The High Street Invasion

Once the luxury brands had legitimised the boiler suit, the high street pounced. Suddenly, every shop from Zara to & Other Stories was flogging variations on the theme. The £200 designer version spawned countless offspring: the midi boiler suit (all the inconvenience, now with added tripping hazard), the sleeveless boiler suit (for when you want to look like a mechanic but also show off your bingo wings), and the evening boiler suit (because nothing says glamour like industrial workwear in silk).

Each variation came with its own set of styling suggestions that read like elaborate justifications for a collective loss of sanity. 'Dress it up with heels!' they suggested, as if the addition of uncomfortable footwear would somehow transform overalls into evening wear. 'Add a blazer for the office!' they insisted, apparently unaware that wearing two jackets simultaneously is not actually sophisticated.

The Bottomless Brunch Phenomenon

Perhaps nowhere was the boiler suit's inappropriateness more evident than at the bottomless brunch – that peculiarly British interpretation of American excess that involves drinking prosecco at 11 AM whilst pretending to eat eggs Benedict.

The bottomless brunch became the boiler suit's natural habitat, despite being possibly the worst possible venue for a garment that requires full undressing for basic bodily functions. Picture, if you will, the scene: groups of women in £80 boiler suits from COS, sipping unlimited prosecco whilst secretly calculating how long they can hold it before facing the inevitable toilet cubicle strip-tease.

Yet this combination persisted, defended by the same logic that insists that eating cake for breakfast is acceptable if you call it 'brunch' and charge £35 for it.

The Influencer Amplification

Social media influencers, those professional lifestyle fantasists, embraced the boiler suit with the enthusiasm of people who photograph their breakfast for a living. Instagram became flooded with images of perfectly posed women in boiler suits, invariably photographed in contexts where the garment's practical limitations would never be tested.

These images – typically featuring someone lounging artfully in a coffee shop or posing by a brick wall – carefully omitted any evidence of the real boiler suit experience. No photos of the desperate cubicle dance, no shots of the belt getting caught in car doors, no documentation of the peculiar way a boiler suit makes even the most elegant woman walk like they're wearing a nappy.

The Great Awakening

As we enter the 2020s, there are signs that Britain is slowly recovering from its decade-long boiler suit fever. The realisation is dawning that perhaps, just perhaps, there was a reason why people who actually work in boiler rooms don't wear these things to dinner parties.

The fashion industry has already moved on to its next victim – apparently, we're all supposed to want to dress like we're perpetually on our way to yoga now – but the boiler suit years will be remembered as a cautionary tale. A reminder that just because something appears in Vogue doesn't mean it makes sense, and that sometimes the most effortless thing you can do is wear clothes that don't require a degree in engineering to remove.

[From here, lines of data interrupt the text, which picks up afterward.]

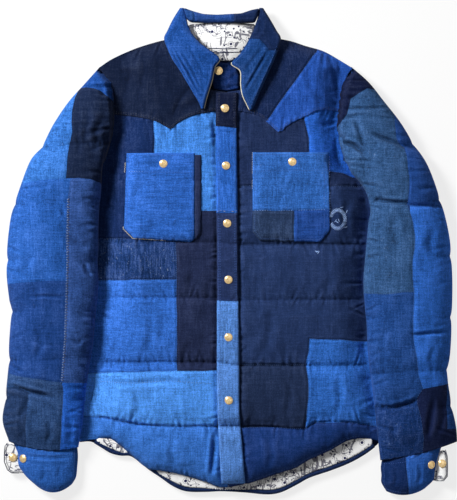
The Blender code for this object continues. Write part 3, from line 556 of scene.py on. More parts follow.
def cut(outline, lines, step):
    """Triangles half a step wide inside an outline, with edges along it and along the lines."""
    border = resample(outline, step, closed=True)
    lines = [resample(line, step) for line in lines]
    fixed = np.concatenate([border] + lines)
    low = border.min(0)
    high = border.max(0)
    rows = np.arange(low[1], high[1], step * 0.866)
    grid = []
    for i, y in enumerate(rows):
        xs = np.arange(low[0] + (i % 2) * step / 2, high[0], step)
        grid.append(np.stack((xs, np.full(len(xs), y)), 1))
    grid = np.concatenate(grid)
    grid = grid[inside(grid, border)]
    grid = grid[nearest(grid, fixed) > 0.62 * step]
    edges = [(i, (i + 1) % len(border)) for i in range(len(border))]
    start = len(border)
    for line in lines:
        edges += [(start + i, start + i + 1) for i in range(len(line) - 1)]
        start += len(line)
    made = delaunay_2d_cdt([Vector(p) for p in np.concatenate((fixed, grid))], edges, [], 0, 1e-3)
    flat = np.array([tuple(v) for v in made[0]])
    triangles = np.array([tuple(f) for f in made[2]])
    triangles = triangles[inside(flat[triangles].mean(1), border)]
    return halved(flat, facing_up(flat, triangles))


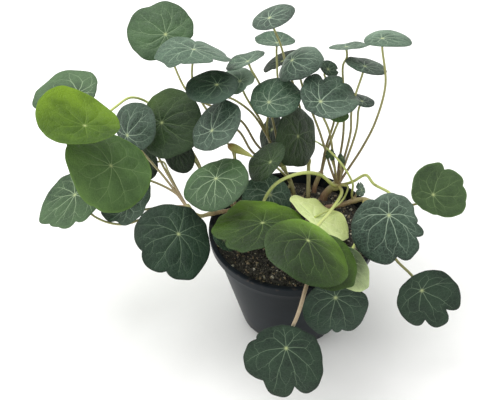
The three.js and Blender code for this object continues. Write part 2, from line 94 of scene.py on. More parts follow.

The boiler suit will undoubtedly make its comeback – fashion moves in cycles, after all, and there's always a new generation ready to be convinced that impractical is the new practical. But for now, Britain can breathe easy, secure in the knowledge that our wardrobes once again contain clothes that acknowledge the basic human need to use the toilet without having to get completely undressed first.

Sometimes, the most revolutionary act is simply wearing a dress.